Thousands of Dollars, lots of flown in CFS staff, rigging of the rules, removing the right of some students to vote and the CFS barely pulls it off

The results of the CFS referendum are in…. .after rigging the rules and way out spending the NO campaign, the CFS was only able to win by a slim margin. I would like to see how the CFS would do in a fair campaign where spending limits exist (the CFS is allowed to spend thousands of dollars), all expenses must be claimed (the CFS likes to hide expenses), only students campaigning (CFS flys in a lot of full-time staff to campaign full-time but only allow the NO side to have students who have full-time classes and cannot campaign 24/7) and the election board is unbias (unlike the CFS loaded committee which makes some dictatorship “elections” look fair in comparison).

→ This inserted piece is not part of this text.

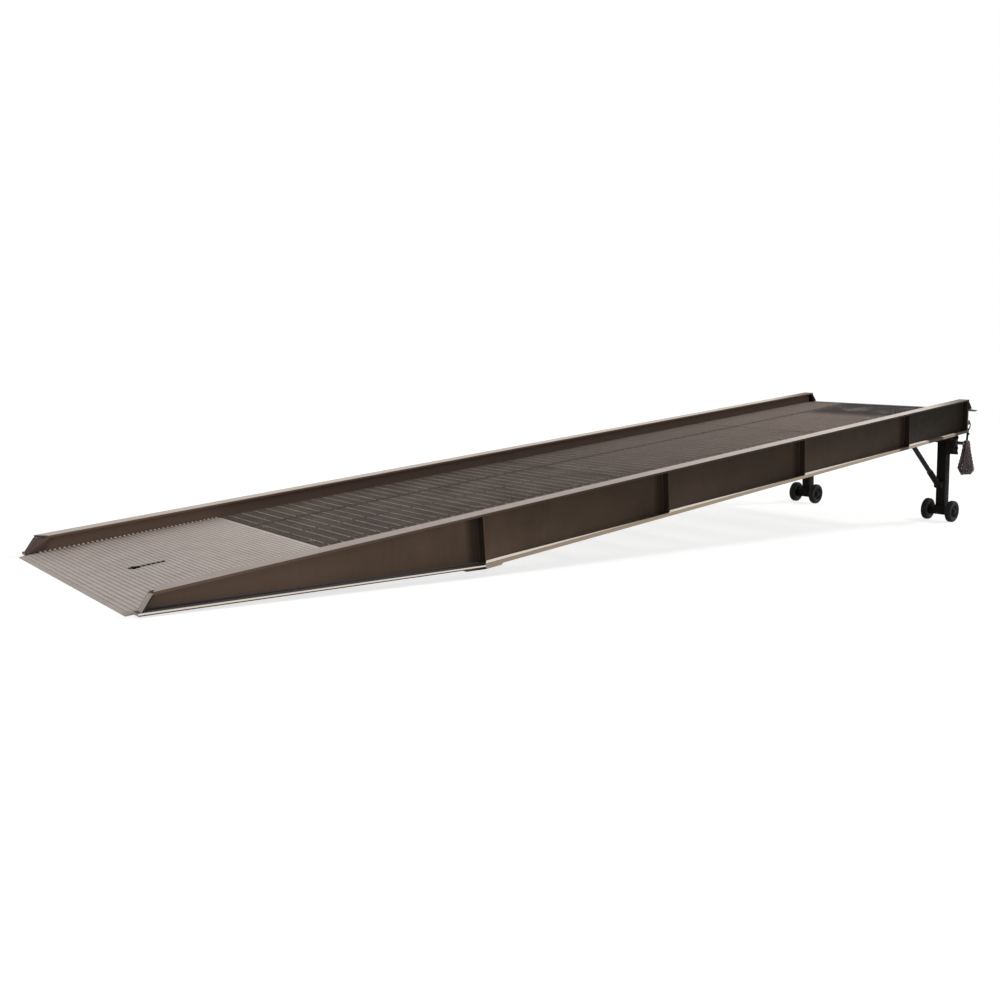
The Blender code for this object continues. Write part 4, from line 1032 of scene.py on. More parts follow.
@dataclass(frozen=True)
class PlateSteel(Steel):
    """Steel of the approach plate, painted pale as a reflection of the bright sky, with rubbed rib
    tops and dirt between its ribs.
    """

    rib_top: Triple = chip(178, 166, 159)
    worn: Triple = chip(190, 178, 170)
    # Painted shade: near-black for the nose plate's outer side edge and round the keyhole.
    grime: Triple = chip(24, 20, 19)
    keyhole: tuple[float, float, float] = (-1.900, -1.712, 0.036)

    def wear(self, tree: Tree, colour: NodeSocket) -> NodeSocket:
        """Dirt in the troughs, bright rubbed rib tops, a paler upper end and painted shade at the
        side edge and keyhole.

        Args:
            tree: The material's tree.
            colour: The colour so far.

        Returns:
            The colour.
        """
        colour = super().wear(tree, colour)
        along, across, above, _, _ = tree.effect("Deck place")
        ribs = tree.band(above, DECK.top - 0.0004, 0.0, 0.0008)
        rubbed = tree.between(tree.blotches(0.09, 0.25, 0.7, 8.8), 0.4, 0.9)
        colour = tree.cover(colour, self.rib_top, ribs, rubbed)
        colour = tree.cover(colour, self.dark, tree.band(across, 0.895, 1.0, 0.03), 0.45)
        # Paler towards the upper end of the plate.
        colour = tree.cover(colour, self.worn, tree.span(along, -1.7, -0.95), 0.5)
        # Painted shade: a dark line on the nose plate's outer side edge, where the web behind lies
        # in shadow.
        colour = tree.cover(colour, self.grime, tree.span(across, 0.9940, 0.9946))
        # Painted shade in and round the keyhole.
        return tree.cover(colour, self.grime, self.keyhole_grime(tree, along, across))

    def keyhole_grime(self, tree: Tree, along: NodeSocket, across: NodeSocket) -> NodeSocket:
        """Painted shade round the keyhole and along its slot, making the hole look dark and the
        slot wide, as a mask.

        Args:
            tree: The material's tree.
            along: Place along the deck.
            across: Distance from the deck's middle.

        Returns:
            The mask.
        """
        middle, end, radius = self.keyhole
        slot = tree.times(tree.band(along, middle, end, 0.012), tree.span(across, 0.0250, 0.0190))
        spot = tree.add("CombineXYZ", {0: tree.number("SUBTRACT", along, middle), 1: across})
        distance = tree.add("VectorMath", {0: spot.outputs[0]}, operation="LENGTH")
        ring = tree.span(distance.outputs["Value"], radius + 0.004, radius)
        return tree.times(tree.either(slot, ring), 0.92)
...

As one can see from the results, the CFS does not have a mandate to speak for students. It is too bad that almost 45% of students at U of Sask now have a new student fee that will increase every year. (That is another entry – The CFS increases their fees every single year yet call for Tuition Freezes and Fee Freezes with the hope of clawbacks to those fees. If the CFS is truly about Fee Freezes, why don’t they freeze their fee?)
From www.ussu.ca:

REFERENDUM RESULTS
On October 4-6 of 2005, undergraduate students at the University of Saskatchewan voted in a referendum on membership in the Canadian Federation of Students.
The unofficial CFS Referendum results:
Ballots cast – 3562
Yes votes – 1968 (55.4%)
No votes – 1584 (44.6%)
Spoiled – 10

I have begun to categorize all my entries about student lobbying organizations on one page:
http://www.joeycoleman.ca/archives/categories/student_lobbying/
Check it out for more CFS / CASA and future OUSA entries.
A comment as been added below which points out some interesting things that happened at USSU that should not have happened and how the executive kept the Council pretty much in the dark. It is interesting to note how the CFS rules were never made available and the “rules” changed. CFS has said time and time again that the Election Oversight Committee will have two CFS staffers (who usually campaign for the CFS during the campaign) and two students from the school they are taking over. This time the “rules” changed to two people appointed by the Executive who are not actually students. Interesting to say the least, and in their best doublespeak (man this is more confusing than 1984) they said the rules were actually that the other two would be “USSU Representatives”. The more details that arise, the more that one is amazed at how hard the students of USask had to work to make the “Referendum” a close vote. Clearly, if it had been a fair vote, the CFS would have lost.